**Exercise goal**:
Quote exactly the lines spanning from the top of the data below to the line that contains "const RIGHT = 1;", including both.
==================================================
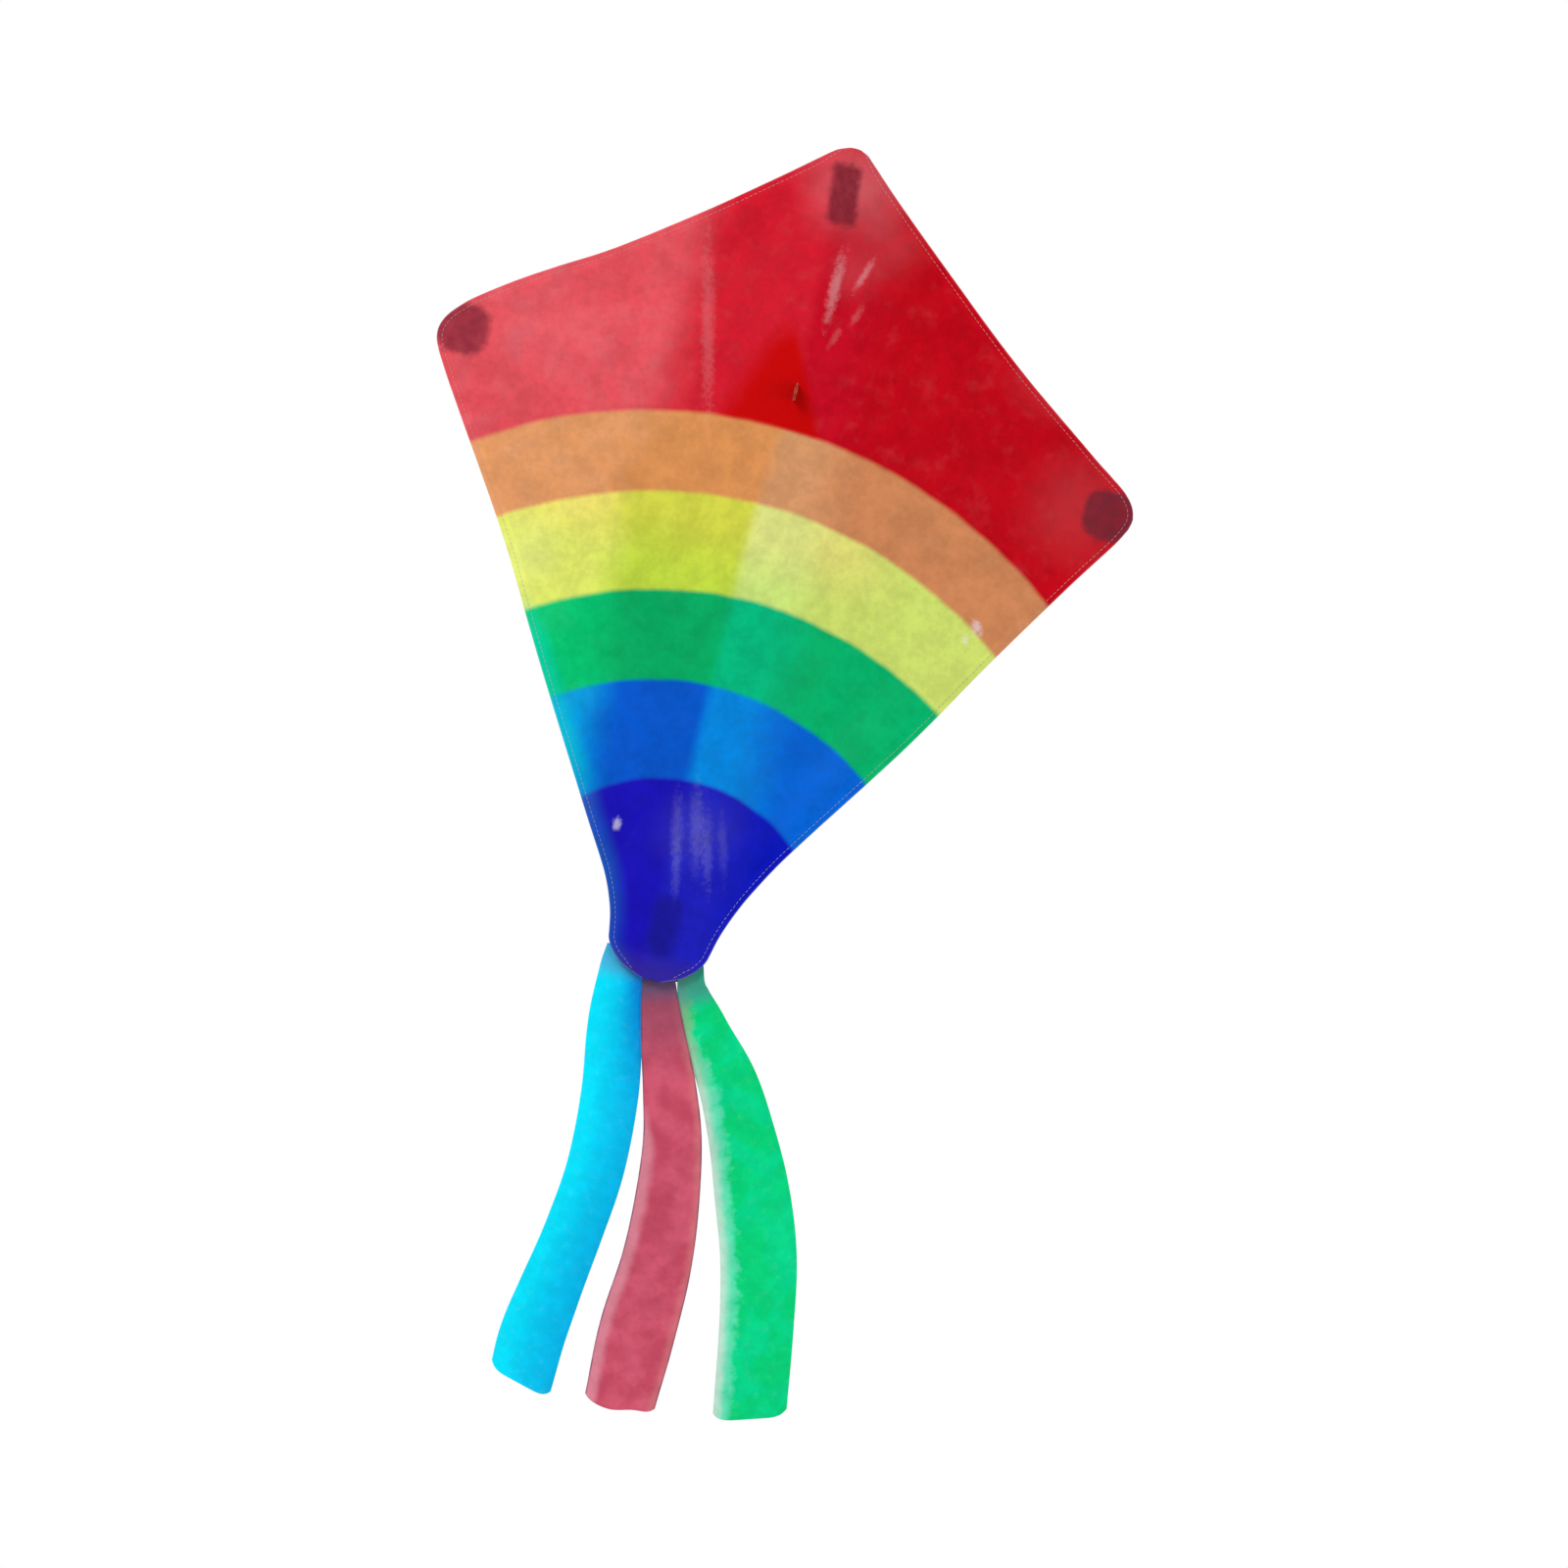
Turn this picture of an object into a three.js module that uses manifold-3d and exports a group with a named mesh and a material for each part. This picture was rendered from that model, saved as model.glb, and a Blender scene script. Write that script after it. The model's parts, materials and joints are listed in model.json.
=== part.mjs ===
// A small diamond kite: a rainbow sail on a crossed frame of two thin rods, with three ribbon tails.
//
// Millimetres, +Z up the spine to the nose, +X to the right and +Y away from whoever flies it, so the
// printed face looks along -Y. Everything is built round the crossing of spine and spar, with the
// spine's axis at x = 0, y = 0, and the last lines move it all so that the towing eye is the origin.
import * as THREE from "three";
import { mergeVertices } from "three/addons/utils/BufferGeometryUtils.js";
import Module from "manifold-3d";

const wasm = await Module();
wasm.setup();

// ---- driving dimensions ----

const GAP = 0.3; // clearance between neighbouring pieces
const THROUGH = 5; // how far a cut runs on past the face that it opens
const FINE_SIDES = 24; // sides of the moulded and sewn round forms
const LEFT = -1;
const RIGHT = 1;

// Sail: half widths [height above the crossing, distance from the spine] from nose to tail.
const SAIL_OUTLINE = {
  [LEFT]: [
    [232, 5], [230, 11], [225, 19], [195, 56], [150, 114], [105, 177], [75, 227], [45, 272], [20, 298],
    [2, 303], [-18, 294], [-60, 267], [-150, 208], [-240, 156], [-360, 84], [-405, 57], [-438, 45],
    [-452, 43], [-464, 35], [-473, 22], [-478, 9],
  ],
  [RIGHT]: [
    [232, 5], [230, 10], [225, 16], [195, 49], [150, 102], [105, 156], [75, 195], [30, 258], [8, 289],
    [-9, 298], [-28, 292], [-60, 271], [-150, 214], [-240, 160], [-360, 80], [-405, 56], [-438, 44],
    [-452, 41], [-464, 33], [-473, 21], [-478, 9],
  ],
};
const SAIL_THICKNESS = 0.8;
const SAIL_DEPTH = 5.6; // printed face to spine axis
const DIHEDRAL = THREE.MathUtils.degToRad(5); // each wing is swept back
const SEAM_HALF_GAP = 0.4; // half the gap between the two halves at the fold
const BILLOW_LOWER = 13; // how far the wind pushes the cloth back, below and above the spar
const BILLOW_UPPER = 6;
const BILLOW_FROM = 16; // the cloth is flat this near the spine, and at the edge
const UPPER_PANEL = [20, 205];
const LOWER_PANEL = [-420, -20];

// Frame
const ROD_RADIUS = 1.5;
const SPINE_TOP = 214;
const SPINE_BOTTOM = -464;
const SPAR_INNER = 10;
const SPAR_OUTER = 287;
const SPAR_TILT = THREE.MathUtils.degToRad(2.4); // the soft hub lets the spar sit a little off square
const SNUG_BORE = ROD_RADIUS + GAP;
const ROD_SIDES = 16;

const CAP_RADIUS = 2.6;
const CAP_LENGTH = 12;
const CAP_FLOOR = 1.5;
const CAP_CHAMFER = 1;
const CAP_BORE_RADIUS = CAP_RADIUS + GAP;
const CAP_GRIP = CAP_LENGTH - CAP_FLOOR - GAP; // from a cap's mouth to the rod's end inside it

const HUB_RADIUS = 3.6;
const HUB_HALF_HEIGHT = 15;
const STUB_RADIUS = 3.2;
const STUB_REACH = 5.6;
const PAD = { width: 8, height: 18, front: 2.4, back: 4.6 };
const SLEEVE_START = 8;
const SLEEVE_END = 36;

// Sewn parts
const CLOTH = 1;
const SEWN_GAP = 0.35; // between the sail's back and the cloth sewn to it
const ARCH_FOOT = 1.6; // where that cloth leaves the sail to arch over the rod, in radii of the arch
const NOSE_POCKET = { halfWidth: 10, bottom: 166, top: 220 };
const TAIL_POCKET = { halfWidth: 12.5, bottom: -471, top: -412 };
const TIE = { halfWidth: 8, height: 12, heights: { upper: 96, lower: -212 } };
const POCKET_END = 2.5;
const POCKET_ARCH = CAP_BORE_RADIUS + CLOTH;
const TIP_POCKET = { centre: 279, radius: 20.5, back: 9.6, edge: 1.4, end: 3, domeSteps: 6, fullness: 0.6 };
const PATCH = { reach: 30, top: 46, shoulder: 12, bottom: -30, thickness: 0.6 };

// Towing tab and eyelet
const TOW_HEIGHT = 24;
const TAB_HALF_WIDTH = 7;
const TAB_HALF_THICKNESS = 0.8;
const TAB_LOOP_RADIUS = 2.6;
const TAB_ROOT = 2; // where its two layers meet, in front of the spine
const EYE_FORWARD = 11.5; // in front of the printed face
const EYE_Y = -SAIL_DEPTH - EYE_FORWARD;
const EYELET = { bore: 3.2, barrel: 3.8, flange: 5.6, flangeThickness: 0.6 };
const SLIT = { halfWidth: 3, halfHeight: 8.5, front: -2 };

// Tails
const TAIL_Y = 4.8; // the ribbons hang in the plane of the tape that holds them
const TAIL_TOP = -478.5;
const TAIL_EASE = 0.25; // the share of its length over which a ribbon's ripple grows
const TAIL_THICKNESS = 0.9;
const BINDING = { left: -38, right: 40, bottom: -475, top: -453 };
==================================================
**Solution below**:
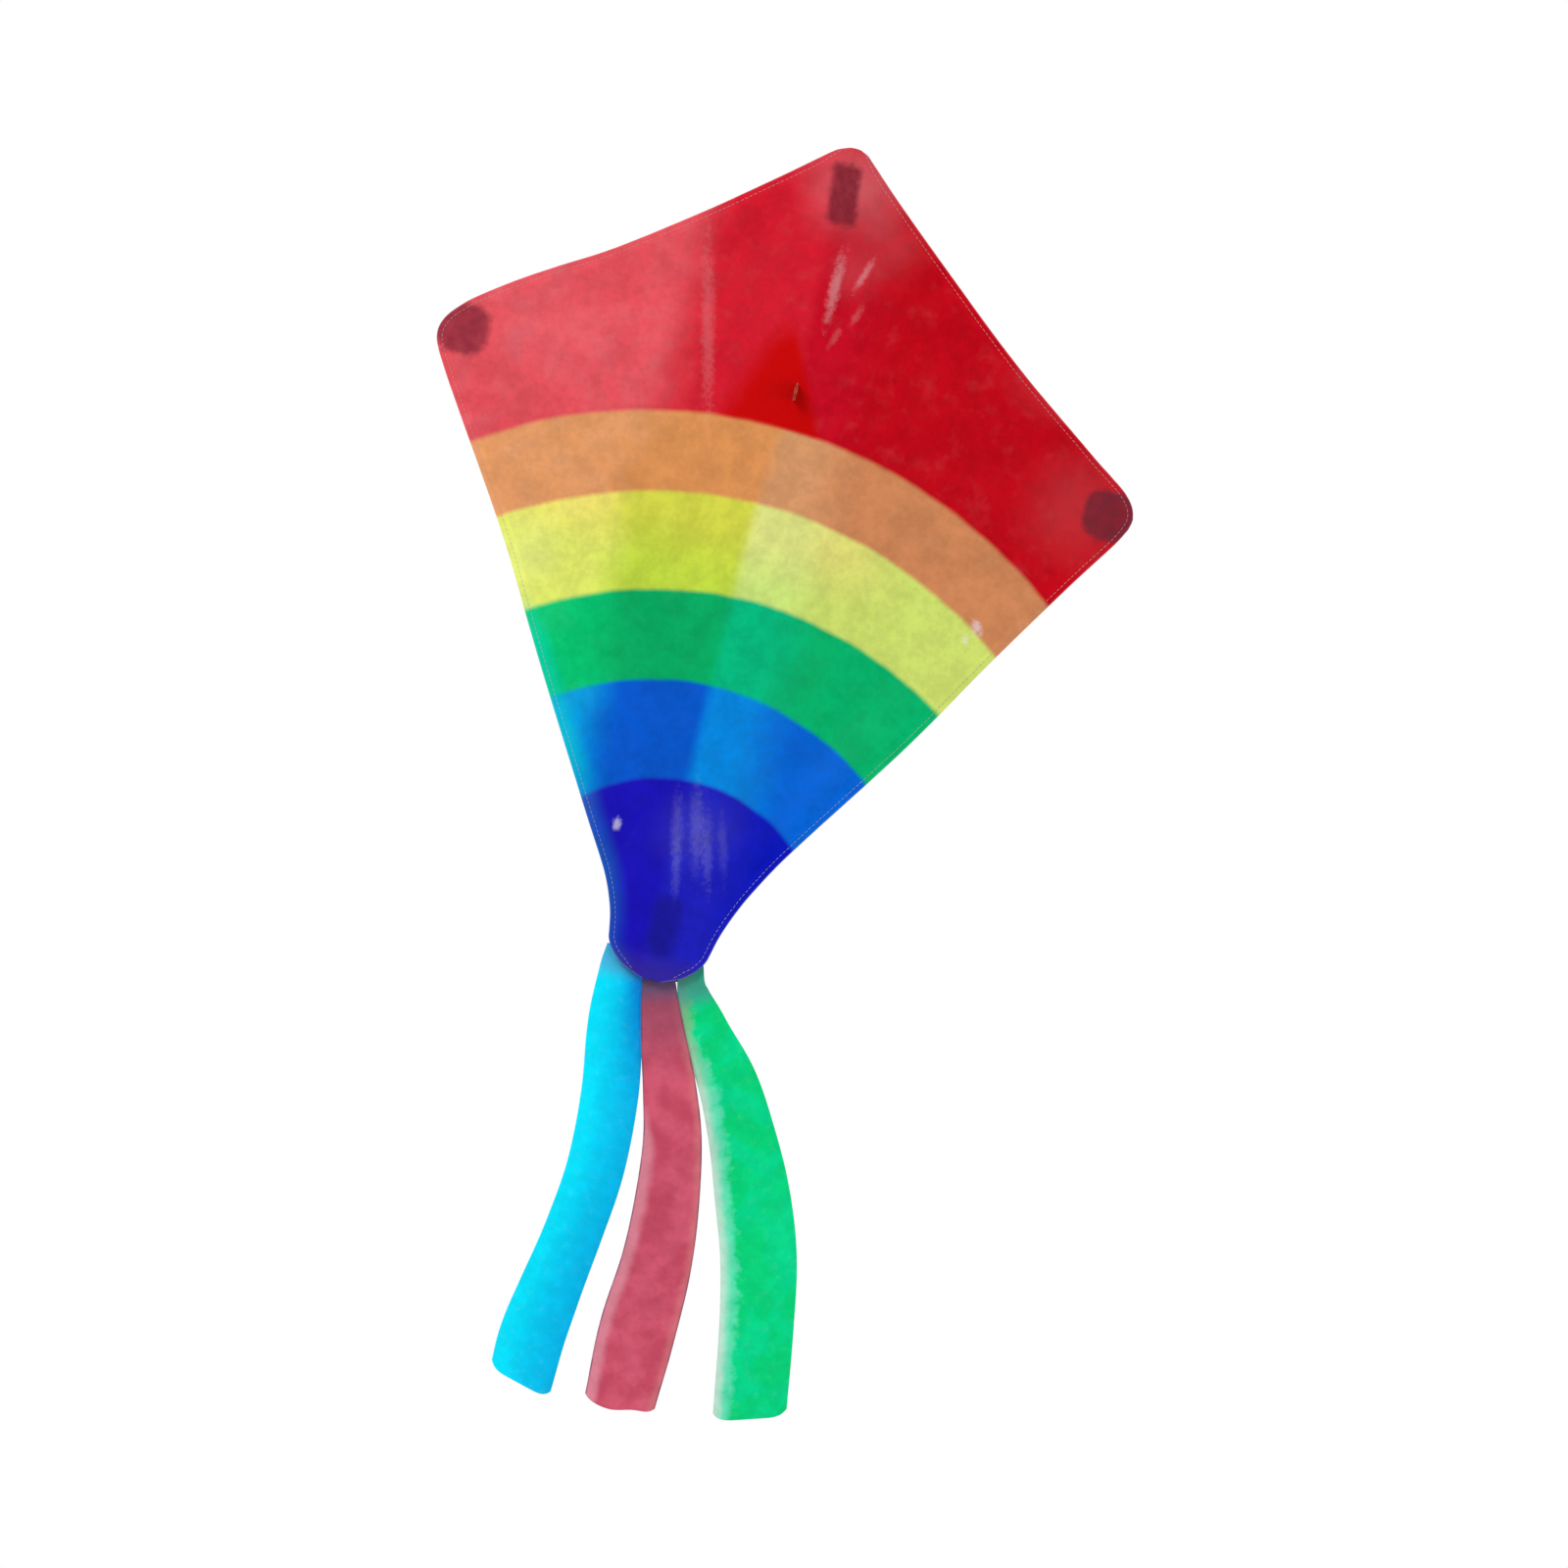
Turn this picture of an object into a three.js module that uses manifold-3d and exports a group with a named mesh and a material for each part. This picture was rendered from that model, saved as model.glb, and a Blender scene script. Write that script after it. The model's parts, materials and joints are listed in model.json.
=== part.mjs ===
// A small diamond kite: a rainbow sail on a crossed frame of two thin rods, with three ribbon tails.
//
// Millimetres, +Z up the spine to the nose, +X to the right and +Y away from whoever flies it, so the
// printed face looks along -Y. Everything is built round the crossing of spine and spar, with the
// spine's axis at x = 0, y = 0, and the last lines move it all so that the towing eye is the origin.
import * as THREE from "three";
import { mergeVertices } from "three/addons/utils/BufferGeometryUtils.js";
import Module from "manifold-3d";

const wasm = await Module();
wasm.setup();

// ---- driving dimensions ----

const GAP = 0.3; // clearance between neighbouring pieces
const THROUGH = 5; // how far a cut runs on past the face that it opens
const FINE_SIDES = 24; // sides of the moulded and sewn round forms
const LEFT = -1;
const RIGHT = 1;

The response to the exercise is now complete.